I can only sit in so many cafés, and the hotel roof gets too hot in the afternoons. Where can I go? Who will care for me? Is this how my ancestors felt? Would building a golden calf make me feel any better?
January 8
No.
January 9? 10?
I’ve lost track. Feeling a bit… low. I’m working at the juice place I’ve been going to so the servers at the cafés don’t think I’m stalking them. It’s pouring rain. It’s rained every day that we’ve been here, which is fine with me. I could go back to the room, switch the green Favor Arrumar o Quarto card on the door handle back over to the red Favor Não Incomodar, but then the room won’t be cleaned! What if we should want to shower again today?! The towels will be — gasp! — damp!
Karen says she doesn’t think the room needs to be cleaned every day — we certainly don’t have a housekeeper in real life — but I’m afraid of setting a precedent. Skip a day and the housekeeper may never come back. Or skip a day, and then I’ll skip two, and then three. Before we know it, we’ll be living like animals.

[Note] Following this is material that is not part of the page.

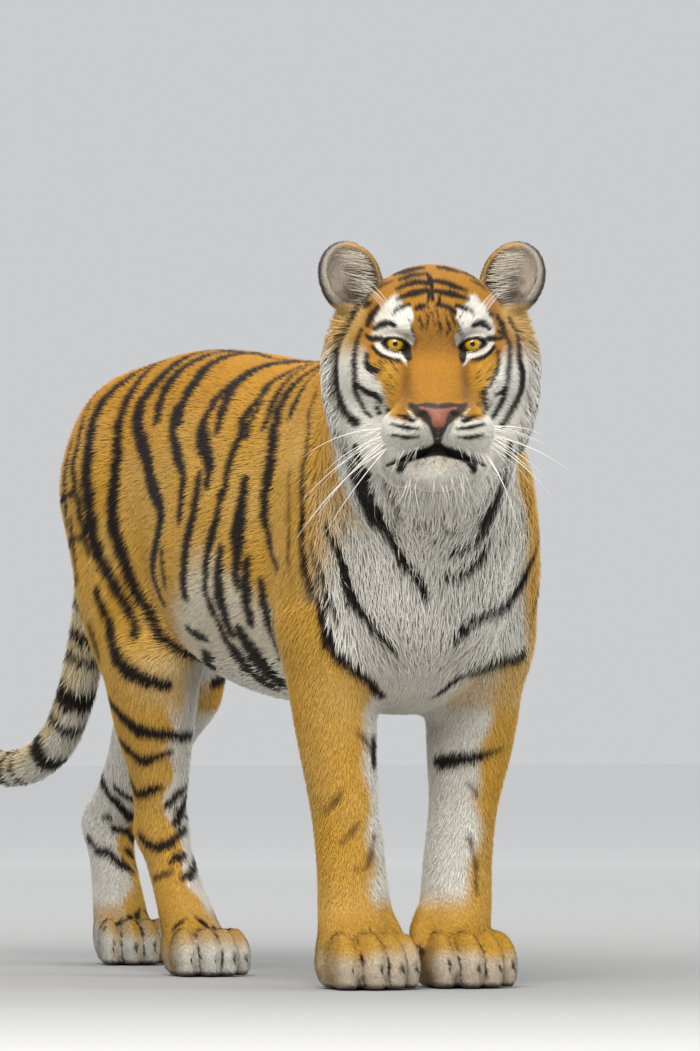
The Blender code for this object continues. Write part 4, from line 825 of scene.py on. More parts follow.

Also, I just left the hotel, and I can’t run that gauntlet again. On my way out I had to walk past the front desk, where no fewer than four blue-blazered hotel staffers milled around, all smiling fakely and saying, “Tudo bem?” or “Tudo bom?” or “Bom Dia!” Then there was the stoic security guard at the door, his deep “Bom Dia,” and then the three valet parking attendants. I just nodded and kept walking, like someone who is busy, very busy. No time for chit-chat, I have places to be, people to order coffee from!
No. Can’t go back to the hotel.
January 11?
Why can’t I get my shit together and get some work done? What’s my problem? Why won’t the housekeeper be consistent? Why doesn’t this hotel have a back door?
It’s too hot to think in this climate.
Stomach pain is back. Yesterday we accidentally ordered a stew that had at least four different animals in it.
When we get back to the States, I’m going vegan.